>> START Data shown

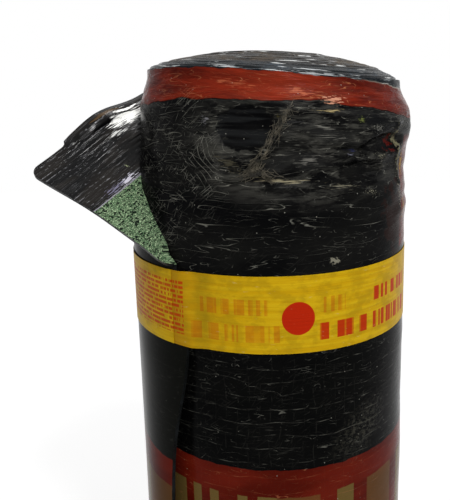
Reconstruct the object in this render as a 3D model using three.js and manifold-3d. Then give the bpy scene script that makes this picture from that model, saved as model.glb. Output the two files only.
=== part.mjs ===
// A roll of mineral-faced roofing felt standing on its end, held by two banding tapes,
// with the top corner of its outer lap peeled open.
import * as THREE from "three";
import { mergeVertices } from "three/addons/utils/BufferGeometryUtils.js";
import Module from "manifold-3d";

const wasm = await Module();
wasm.setup();

// Driving dimensions, in millimetres and degrees. +Z is up, and the roll's front is at -Y.
const feltWidth = 1000;         // width of the felt, so the height of its outer turns
const feltThickness = 3.5;      // bitumen sheet with its granules
const rollRadius = 110;         // to the face of the outer lap at its free edge
const boreRadius = 27;          // the felt is wound with no core
const crownRise = 8;            // how far the innermost turn has slid up out of the outer ones
const turnOffset = 1.2;         // how far neighbouring turns stand out of line at the ends
const seamAngle = 231.5;        // direction of the outer lap's free edge, from +X

const tapeWidth = 54;           // banding tape
const tapeThickness = 0.5;
const tapeClearance = 0.3;      // between tape and felt
const tapeInset = 142;          // from each end of the roll to the nearer edge of its tape
const tapeOverlap = 70;         // length where the tape lies over its own start
const tapeBridge = 16;          // length over which the tape climbs the free edge

const edgeLift = 15;            // how far the free edge stands off half way between the tapes
const edgeLiftReach = 75;       // length of felt that this bends

const flapReach = 151;          // length of top edge that has come away from the roll
const flapSwing = 6.8;          // how far in front of the left-right line the flap points
const flapBend = 5;             // width of the crease where the flap leaves the roll
const flapStandOff = 1;         // how far the crease stands off the roll
const waveSize = 7.3;           // swell of the flap towards its inner face
const wavePlace = 61;           // from the flap's tip to the middle of the swell
const waveLength = 34;          // half the length of the swell
const waveDepth = 90;           // how far the swell runs down from the top edge
const lipSize = 6;              // extra curl of the top edge on the swell
const lipDepth = 16;            // how far the curl runs down from the top edge

const crushHeight = 150;        // height of the top zone that was knocked about
const dropAngle = 9;            // direction of the side that was pressed down
const rimDrop = 4.9;            // how far the rim went down there
const pressAngle = 190;         // direction of the side that was pressed in
const sidePress = 10.2;         // how far the rim went in there
const rimRound = 13.3;          // how far the outer turns went down at the rim
const rimKeep = 0.71;           // share of that which the pressed side kept
const rimRoundPower = 2.5;      // how fast it fades towards the bore
const rimRoundHeight = 60;      // height of felt that this squeezed
const rimShoulder = 6;          // how far the top rim leans in
const shoulderHeight = 29;      // height of the leaning strip
const bulgeAngle = -33;         // direction of the ridge and crease under the rim
const bulgeSize = 2.3;          // how far the ridge stands out
const bulgeDepth = 42;          // from the top to the ridge
const bulgeSpread = 18;         // half the height of the ridge
const pinchSize = 2.6;          // how far the crease goes in
const pinchDepth = 78;          // from the top to the crease
const pinchSpread = 13;         // half the height of the crease

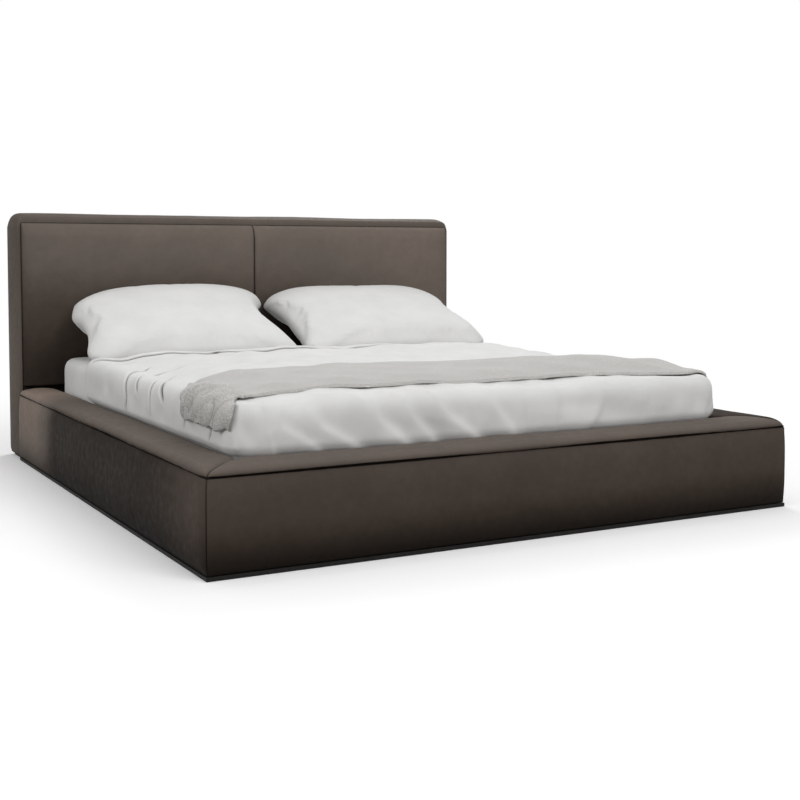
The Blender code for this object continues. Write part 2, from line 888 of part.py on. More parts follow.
def add_fitted_sheet():
    """Thin sheet over the mattress's top and sides, open underneath."""
    hem = mattress_bottom + sheet_hem_height
    outer_set = gap + sheet_thickness
    outer = [(-outer_set, hem)]
    outer += mattress_edge(mattress_edge_radius + outer_set, sheet_top, outer_set)
    inner = [(-gap, hem)]
    inner += mattress_edge(mattress_edge_radius + gap, mattress_top + gap, gap)
    places = inner[::-1] + outer
    rings = [mattress_ring(inset, height) for inset, height in places]
    add_object("fitted_sheet", loft(rings), sheet_cotton(), 40)


def cover_point(across, along, lift):
    """Point on the bedding's shape for a place on the flat cloth, lifted off the inner surface.

    The cloth lies on the mattress, turns over its rounded edges and drops down the sides and
    the foot. Round a foot corner the drop turns from the side's direction to the foot's.
    """
    over_side = max(0.0, abs(across) - duvet_core_half_width)
    over_foot = max(0.0, duvet_core_foot_y - along)
    side = 1.0 if across > 0.0 else -1.0
    base_x = max(-duvet_core_half_width, min(duvet_core_half_width, across))
    base_y = max(duvet_core_foot_y, along)
    over = max(over_side, over_foot)
    if over <= 0.0:
        return Vector((mattress_shift + base_x, base_y, duvet_core_z + duvet_core_radius + lift))
    if over_foot >= over_side:
        turn = math.pi / 2 - math.pi / 4 * over_side / over_foot
    else:
        turn = math.pi / 4 * over_foot / over_side
    radius = duvet_core_radius + lift
    arc = duvet_core_radius * math.pi / 2
    bend = math.pi / 2 * min(1.0, over / arc)
    out = radius * math.sin(bend)
    height = duvet_core_z + radius * math.cos(bend) - max(0.0, over - arc)
    return Vector((
        mattress_shift + base_x + side * out * math.cos(turn), base_y - out * math.sin(turn), height,
    ))


def over_edge(across, along):
    """How far a place on the flat cloth lies over the side's edge and over the foot's edge."""
    over_side = max(0.0, abs(across) - duvet_core_half_width)
    over_foot = max(0.0, duvet_core_foot_y - along)
    return over_side, over_foot


def duvet_lift(across, along):
    """Height of the duvet's outer face over its inner face at a place on the flat cloth."""
    over_side, over_foot = over_edge(across, along)
    arc = duvet_core_radius * math.pi / 2
    from_edge = min(duvet_core_half_width - abs(across), along - duvet_core_foot_y)
    lift = duvet_thickness + duvet_top_loft * smooth_step(from_edge / duvet_loft_width)
    bunch_x = duvet_core_half_width * duvet_bunch_across_share
    bunch_y = duvet_core_foot_y + duvet_length_on_top * duvet_bunch_along_share
    from_bunch = math.hypot(across - bunch_x, along - bunch_y) / duvet_bunch_radius
    lift += duvet_bunch_height * smooth_step(1.0 - from_bunch)
    on_fold = 1.0 - smooth_step((duvet_head_y - along) / duvet_fold_length - duvet_fold_edge_share)
    lift += (duvet_fold_thickness - duvet_thickness) * on_fold * smooth_step(1.0 - over_side / arc)
    over_rail = duvet_core_z - rail_height
    low_share = smooth_step((max(over_side, over_foot) - arc) / over_rail - duvet_tuck_start_share)
    lift -= (duvet_thickness - duvet_tuck_thickness) * low_share
    side_share = smooth_step(over_side / arc) * (1.0 - low_share)
    foot_share = smooth_step(over_foot / arc) * (1.0 - low_share)
    if over_side >= over_foot:
        lift += duvet_side_swell * side_share
        clear = smooth_step((along - throw_rear_at(-1.0)) / throw_fade_length)
        wave = math.cos(2.0 * math.pi * along / duvet_side_fold_pitch)
        lift += duvet_side_fold_depth * side_share * clear * wave
    else:
        lift += duvet_foot_swell * foot_share
        slanted = across + over_foot
        wave = math.cos(2.0 * math.pi * slanted / duvet_foot_fold_pitch)
        begun = smooth_step(over_foot / arc - duvet_foot_fold_start_share)
        lift += duvet_foot_fold_depth * foot_share * wave * begun
    return lift


def cover_places(core, arc, drop, middle_steps):
    """Flat distances across or along the duvet, closer together over its rounded edges."""
    edge = [core + arc * step / 4 for step in range(1, 5)]
    hang = [core + arc + drop * share for share in duvet_drop_shares]
    outward = [core * step / middle_steps for step in range(1, middle_steps + 1)] + edge + hang
    return [-place for place in reversed(outward)] + [0.0] + outward


def add_duvet():
    """Duvet over the mattress, tucked in at the sides and the foot, its head edge folded."""
    arc = duvet_core_radius * math.pi / 2
    drop = duvet_core_z - duvet_hem_z
    across = cover_places(duvet_core_half_width, arc, drop, duvet_top_steps)
    top_length = duvet_head_y - duvet_core_foot_y
    along = [duvet_core_foot_y - arc - drop * share for share in reversed(duvet_drop_shares)]
    along += [duvet_core_foot_y - arc * step / 4 for step in (4, 3, 2, 1, 0)]
    flat_length = top_length - duvet_head_round
    along += [duvet_core_foot_y + flat_length * share for share in duvet_length_shares]
    along += [duvet_head_y - duvet_head_round, duvet_head_y]
    outer = []
    inner = []
    for y in along:
        outer_row = []
        inner_row = []
        for x in across:
            lift = duvet_lift(x, y)
            if y >= duvet_head_y:
                lift = lift * duvet_head_lift_share
            outer_row.append(cover_point(x, y, lift))
            inner_row.append(cover_point(x, y, 0.0))
        outer.append(outer_row)
        inner.append(inner_row)
    add_object("duvet", shell_from_grids(outer, inner), duvet_cotton(), 60)


# Edges of the throw, from its hanging left end to its right end, as shares of the duvet's length
throw_rear_shares = (0.27, 0.36, 0.40, 0.42, 0.475, 0.46, 0.44, 0.43, 0.41, 0.40, 0.40, 0.42)
throw_front_shares = (0.020, 0.055, 0.085, 0.070, 0.085, 0.075, 0.075, 0.078, 0.080, 0.070, 0.050, 0.030)


def share_at(shares, place):
    """Read a list of shares, with eased steps between them, at a place from -1 to 1."""
    position = min(1.0, max(0.0, (place + 1.0) / 2.0)) * (len(shares) - 1)
    index = min(int(position), len(shares) - 2)
    return shares[index] + (shares[index + 1] - shares[index]) * smooth_step(position - index)


def throw_rear_at(place):
    """Place along the bed of the throw's rear edge."""
    return mattress_foot_y + duvet_length_on_top * share_at(throw_rear_shares, place)


def throw_front_at(place):
    """Place along the bed of the throw's front edge."""
    return mattress_foot_y + duvet_length_on_top * share_at(throw_front_shares, place)


def throw_row(across, row_share, lift):
    """Point on the throw for a place across the bed and a share from its front to its rear."""
    place = across / duvet_core_half_width
    front = max(throw_front_at(place), duvet_core_foot_y - duvet_core_radius)
    along = front + (throw_rear_at(place) - front) * row_share
    over_side, _over_foot = over_edge(across, along)
    fold = math.sin(2.0 * math.pi * (across + along) / throw_fold_pitch)
    fold = throw_fold_height * (0.5 + 0.5 * fold) * smooth_step(row_share / throw_edge_share)
    fold *= smooth_step((1.0 - row_share) / throw_edge_share)
    bunch = smooth_step(place / throw_bunch_start_share) * math.sin(math.pi * row_share) ** 2
    total = duvet_lift(across, along) + throw_seat_clearance + fold + lift
    total += throw_bunch_height * bunch
    if over_side > 0.0:
        wave = math.cos(2.0 * math.pi * along / throw_hem_wave_pitch)
        arc = duvet_core_radius * math.pi / 2
        beyond = max(0.0, over_side - arc) / throw_hang
        across = across + throw_hem_wave * wave * beyond
    return cover_point(across, along, total)


def add_throw():
    """Knitted throw across the foot end, its left end hanging down the side."""
    arc = duvet_core_radius * math.pi / 2
    left = duvet_core_half_width
    places = [-(left + arc + throw_hang * share) for share in throw_hang_shares]
    places += [-(left + arc * step / 4) for step in (4, 3, 2, 1, 0)]
    steps = 2 * duvet_top_steps
    places += [left * (step - steps) / steps for step in range(1, 2 * steps + 1)]
    places += [left + arc / 4]
    row_shares = [step / throw_row_steps for step in range(throw_row_steps + 1)]
    outer = [[throw_row(x, share, throw_thickness) for share in row_shares] for x in places]
    inner = [[throw_row(x, share, 0.0) for share in row_shares] for x in places]
    add_object("throw", shell_from_grids(outer, inner), throw_wool(), 60)


def pillow_swell(across, along):
    """Half thickness of a pillow at shares from -1 to 1 across and along it."""
    side = (1.0 - across ** 4) ** 0.5
    end = (1.0 - abs(along) ** 3) ** 0.5
    return pillow_seam_thickness / 2 + (pillow_thickness - pillow_seam_thickness) / 2 * side * end


def pillow_point(centre_x, tilt, pulls, across, along, face):
    """Point on a pillow that leans back on the headboard, face 1 above and -1 below."""
    pull = pulls[0] + (pulls[1] - pulls[0]) * (across + 1.0) / 2.0
    half_x = pillow_width / 2 - pull * (1.0 - along ** 2) - pillow_corner_round * along ** 14
    half_y = pillow_length / 2 - pillow_end_pull * (1.0 - across ** 2)
    half_y -= pillow_corner_round * across ** 14
    forward = pillow_length / 2 + half_y * along
    out = face * pillow_swell(across, along)
    x = centre_x + half_x * across
    start_y = duvet_head_y + pillow_duvet_gap
    y = start_y + forward * math.cos(tilt) - out * math.sin(tilt)
    z = sheet_top + pillow_edge_lift + forward * math.sin(tilt) + out * math.cos(tilt)
    z -= pillow_corner_droop * abs(across) ** 5 * max(0.0, along) ** 2
    y = min(y, crown_y - pillow_back_clearance)
    z = max(z, sheet_top + pillow_seat_clearance)
    return (x, y, z)


def crowded_shares(steps):
    """Places from -1 to 1 that crowd towards both ends."""
    return [math.sin(math.pi / 2 * (2.0 * step / steps - 1.0)) for step in range(steps + 1)]


def add_pillow(name, centre_x, tilt_degrees, pulls):
    """One pillow, flat where it rests on the sheet and where it leans on the headboard."""
    tilt = math.radians(tilt_degrees)
    shares_x = crowded_shares(pillow_steps_across)
    shares_y = crowded_shares(pillow_steps_along)
    faces = []
    for face in (1, -1):
        faces.append([[pillow_point(centre_x, tilt, pulls, x, y, face) for x in shares_x] for y in shares_y])
    add_object(name, shell_from_grids(faces[0], faces[1]), pillow_cotton(), 60)


def build():
    """Clear the scene and make every piece of the bed."""
    for existing in list(bpy.data.objects):
        bpy.data.objects.remove(existing, do_unlink=True)
    add_rails()
    add_headboard()
    add_slatted_base()
    pierced = ["side_rail_left_core", "side_rail_right_core", "foot_rail_core"]
    pierced += ["headboard_lower_cover", "headboard_front_board"]
    for name, side, wall_y, inward in corner_places():
        add_corner_bracket(name, side, wall_y, inward)
        pierced.append(f"corner_bracket_{name}")
    add_bolts(pierced)
    add_mattress()
    add_fitted_sheet()
    add_duvet()
    add_throw()
    add_pillow("pillow_left", pillow_left_x, pillow_tilt_left_degrees, (0.0, pillow_left_inner_pull))
    add_pillow("pillow_right", pillow_right_x, pillow_tilt_right_degrees, (pillow_right_inner_pull, 0.0))


build()
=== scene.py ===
"""Looks of the upholstered bed: leather, timber, bedding, floor, light and camera.

Metres, +Z up. X runs across the bed, -Y is the foot, +Y the head.
"""

import math

import bmesh
import bpy
import numpy as np
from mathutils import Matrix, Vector


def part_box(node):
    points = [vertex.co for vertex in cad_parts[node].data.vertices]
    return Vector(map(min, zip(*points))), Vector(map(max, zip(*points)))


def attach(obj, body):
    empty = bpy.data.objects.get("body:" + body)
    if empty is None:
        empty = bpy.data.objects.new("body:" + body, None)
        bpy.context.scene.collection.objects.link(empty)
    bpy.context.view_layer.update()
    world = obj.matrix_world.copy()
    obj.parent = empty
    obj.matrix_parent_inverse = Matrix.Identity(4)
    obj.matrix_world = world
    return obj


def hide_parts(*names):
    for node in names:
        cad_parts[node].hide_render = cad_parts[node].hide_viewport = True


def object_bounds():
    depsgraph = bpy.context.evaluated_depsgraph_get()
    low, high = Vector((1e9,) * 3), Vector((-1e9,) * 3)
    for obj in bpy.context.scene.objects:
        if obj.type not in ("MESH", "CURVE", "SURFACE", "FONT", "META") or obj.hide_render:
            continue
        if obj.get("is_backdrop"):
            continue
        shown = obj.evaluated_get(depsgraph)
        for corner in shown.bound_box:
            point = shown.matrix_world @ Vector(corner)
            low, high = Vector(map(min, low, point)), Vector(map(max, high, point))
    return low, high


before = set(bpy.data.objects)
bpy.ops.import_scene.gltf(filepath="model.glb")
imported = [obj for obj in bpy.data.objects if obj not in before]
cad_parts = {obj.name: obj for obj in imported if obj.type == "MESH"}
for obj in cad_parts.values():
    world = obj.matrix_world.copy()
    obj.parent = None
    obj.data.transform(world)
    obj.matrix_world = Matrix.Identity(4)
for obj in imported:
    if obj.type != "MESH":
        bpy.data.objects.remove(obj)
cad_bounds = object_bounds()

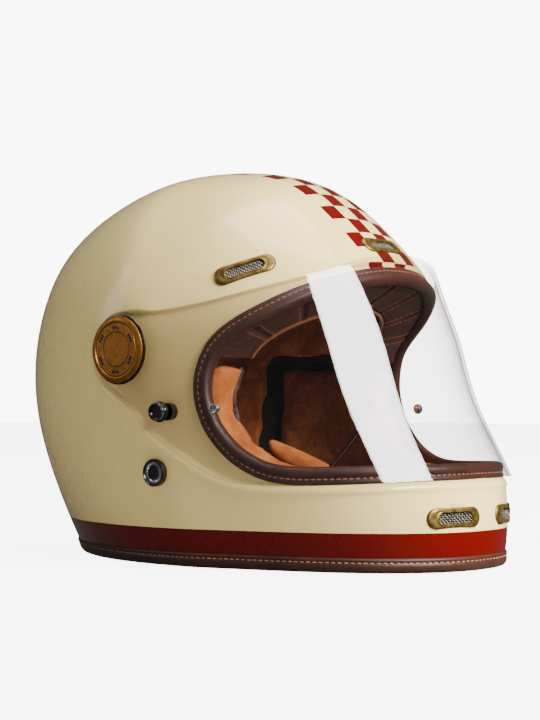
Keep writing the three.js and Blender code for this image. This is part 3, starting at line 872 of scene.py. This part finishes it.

>> END Data shown

Output only the lines from the one holding "obj.matrix_world = Matrix.Identity(4)" through the last line above, exactly as they appear.

    obj.matrix_world = Matrix.Identity(4)
for obj in imported:
    if obj.type != "MESH":
        bpy.data.objects.remove(obj)
cad_bounds = object_bounds()

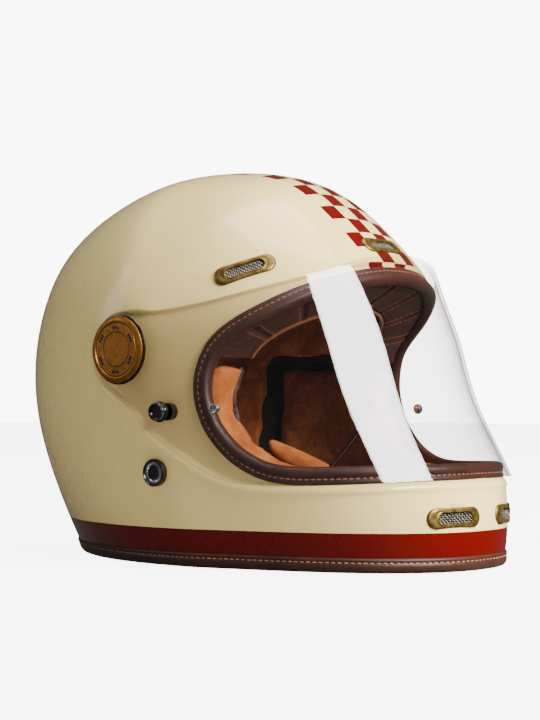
Keep writing the three.js and Blender code for this image. This is part 3, starting at line 872 of scene.py. This part finishes it.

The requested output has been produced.